John Sowa integrates logic, philosophy, linguistics, and computer science into this study of knowledge and its various models and implementations. His definitive new book shows how techniques of artificial intelligence, database design, and object-oriented programming help make knowledge explicit in a form that computer systems can use. The first three chapters are devoted to logic, ontology, and computable models of reality. Remaining chapters apply theories to the analysis of problems stated in ordinary language, and their translation to computable form. The text is self-contained, with each new idea defined when first mentioned; all formalism is developed in the body of the text or summarized in an appendix. Knowledge Representation is appropriate for advanced undergraduate and graduate students in computer science, as well as philosophy and linguistics students with some background in artificial intelligence or programming.

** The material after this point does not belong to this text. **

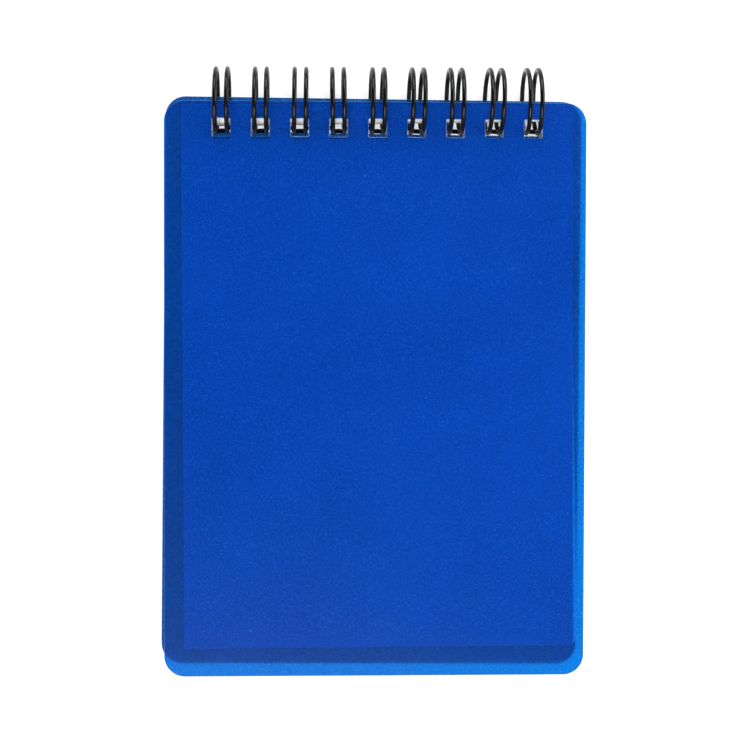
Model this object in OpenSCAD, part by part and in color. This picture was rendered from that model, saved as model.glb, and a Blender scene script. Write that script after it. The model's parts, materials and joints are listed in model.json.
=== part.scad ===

A great text book. I had no idea that there was so much solid science/logic available. If you want to do knowledge right, you really should have a knowledge expert.
Some parts I like are unary, binary, and tirnary relations (page 61) and the 12 categories of "things": objects, processes, junctures, reasons, purposes, scripts, histories, etc. (page 75). There is a whole subsection of the limitations of logic: what in the real world can't logic describe? (page 357 et. seq.) Language patterns, or, questions and sentences to determine the characteristics of a word (page 445 et. seq.). For instance, the following make sense: a book, three books; an elephant, three elephants. The following phrases, also using nouns, sound odd or incorrect: a water, three waters; a happiness, three happinesses. The first are count nouns, the second are mass nouns.
Excellent introduction to logic, language and computation. John Sowa was ahead of his time and posed important concepts that continue to prove to be foundational in today's most pressing AI questions.
A lot of interesting philosophical and historical details. But as an approach to AI it’s obviously outdated and the link between abstract concepts of predicate logic and relational databases, etc. is not very strongly established.
This is a wonderful book, deep and rich, historical and intellectual, written by someone who knows everything about the topics, and has spent a lifetime learning about, understanding and thinking about thinking. It's a graduate-level textbook, but is accessible to anyone from any field (assuming you score in the top 1% on any given standardized intelligence test, i.e., anyone reading this review).
A must have for computer scientists. Explores both the information theory and its representation both from the computational and philosophical point of view.
It's not hard to read, and the history of the origins of Logic is very interesting and didactic.
The reader needn't to read the entire book, s/he can jump to the desire sections. Include exercises!
Great overview of just what it says. This really puts ontology modeling, the semantic web, and reasoning technologies (e.g. AI) in context. Highly recommended but not for the non-geek or faint of heart. The prepositional logic appendix has a concise overview for review or picking up the syntax.